The Purnell Escape II Double Tourbillon

For a tri-axial tourbillon watch not limited by production numbers, look no further than the Girard-Perregaux Minute Repeater Tri-Axial Tourbillon. As its name suggests, its two main complications are the minute repeater and, of course, the tri-axial tourbillon. To our knowledge, this is the only watch model in the market with a minute repeater and tri-axial tourbillon together under one crystal. And speaking of the crystal, it is domed much like the Heliotourbillon Perpetual. Quite menacingly, the Minute Repeater Tri-Axial Tourbillon is 48 mm in diameter, making it virtually unwearable by anyone without an above average wrist size. Suffice to say, the watch is more an exhibition piece, a notion further strengthened by how beautifully openworked the dial is. Also priced at around the half million mark, this titanium variant is not a limited edition, although don’t expect more than a few to be made each year.
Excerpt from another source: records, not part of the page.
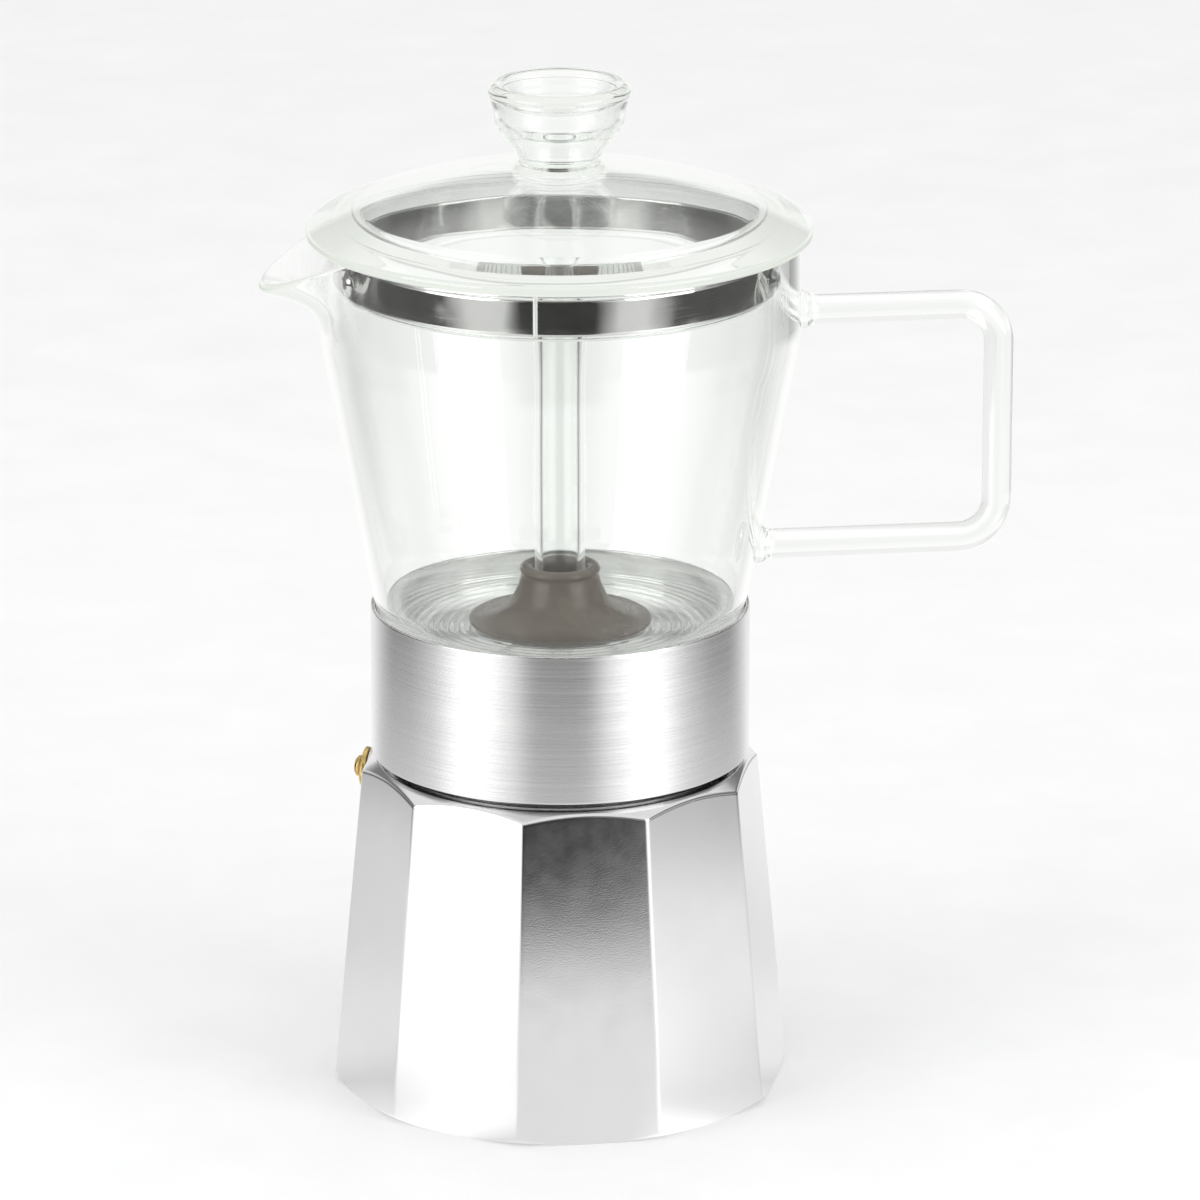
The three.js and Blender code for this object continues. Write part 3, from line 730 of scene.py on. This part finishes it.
def handle():
    """The bent rod, from the upper weld round the grip to the lower weld."""
    upper_start, lower_end = wall_x(0, UPPER_BAR), wall_x(0, LOWER_BAR)
    straight = GRIP_X - BEND
    path = []
    for step in range(BAR_STEPS + 1):
        path.append((upper_start + (straight - upper_start) * (step / BAR_STEPS) ** 2, UPPER_BAR, 0.0))
    for step in range(1, BEND_STEPS + 1):
        angle = math.pi / 2 * step / BEND_STEPS
        path.append((straight + BEND * math.sin(angle), UPPER_BAR - BEND * (1 - math.cos(angle)), angle))
    drop = UPPER_BAR - LOWER_BAR - 2 * BEND
    for step in range(1, GRIP_STEPS + 1):
        path.append((GRIP_X, UPPER_BAR - BEND - drop * step / GRIP_STEPS, math.pi / 2))
    for step in range(1, BEND_STEPS + 1):
        angle = math.pi / 2 * step / BEND_STEPS
        path.append((
            straight + BEND * math.cos(angle), LOWER_BAR + BEND * (1 - math.sin(angle)),
            math.pi / 2 + angle,
        ))
    for step in range(1, BAR_STEPS + 1):
        share = 1 - (1 - step / BAR_STEPS) ** 2
        path.append((straight - (straight - lower_end) * share, LOWER_BAR, math.pi))
    rings = []
    for x, z, heading in path:
        reach = x - upper_start if heading < 1 else x - lower_end
        radius = rod_radius(reach)
        side = Vector((math.sin(heading), math.cos(heading)))
        ring = []
        for i in range(ROD_COLUMNS):
            turn = math.tau * i / ROD_COLUMNS
            out = radius * math.cos(turn)
            y = radius * math.sin(turn)
            ring.append((x + out * side.x, y, z + out * side.y))
        rings.append(ring)
    for end, height in ((0, UPPER_BAR), (-1, LOWER_BAR)):
        rings[end] = [(wall_x(y, z) + 0.02, y, z) for _, y, z in rings[end]]
    caps = []
    for end, height in ((0, UPPER_BAR), (-1, LOWER_BAR)):
        for share in (0.6, 0.25):
            caps.append([
                (wall_x(share * y, height + share * (z - height)) + 0.02, share * y,
                 height + share * (z - height))
                for _, y, z in rings[end]
            ])
        caps.append([(wall_x(0, height) + 0.02, 0, height)])
    return skin([caps[2], caps[1], caps[0], *rings, caps[3], caps[4], caps[5]])


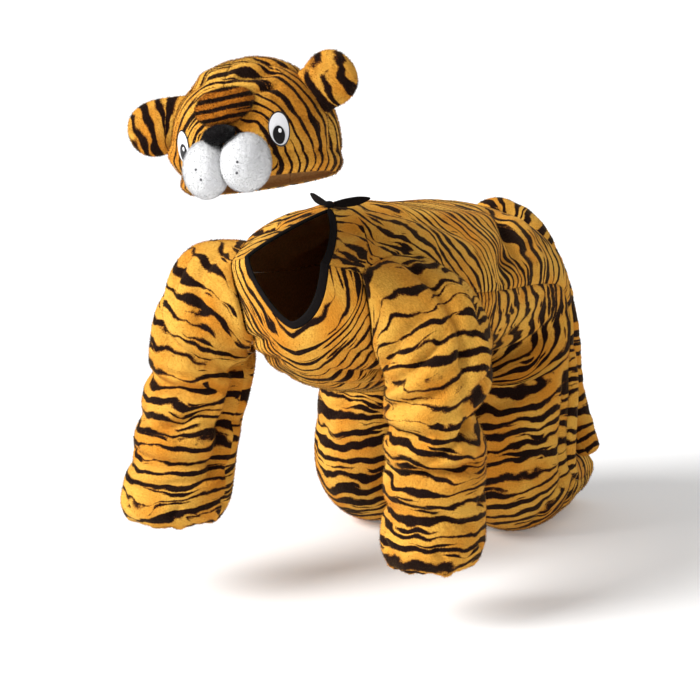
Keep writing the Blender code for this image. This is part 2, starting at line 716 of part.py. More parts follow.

Girard-Perregaux Triaxial Minute Repeater side view
The Girard-Perregaux Tri-axial Minute Repeater

Concluding Thoughts

Jaeger-LeCoultre have been on fire with blockbuster pieces in recent years. The Heliotourbillon Perpetual is the perfect flagship model to usher in the new direction taken by the Duometre collection. Expect new variations of the watch in the future – white gold or platinum being the most obvious next step.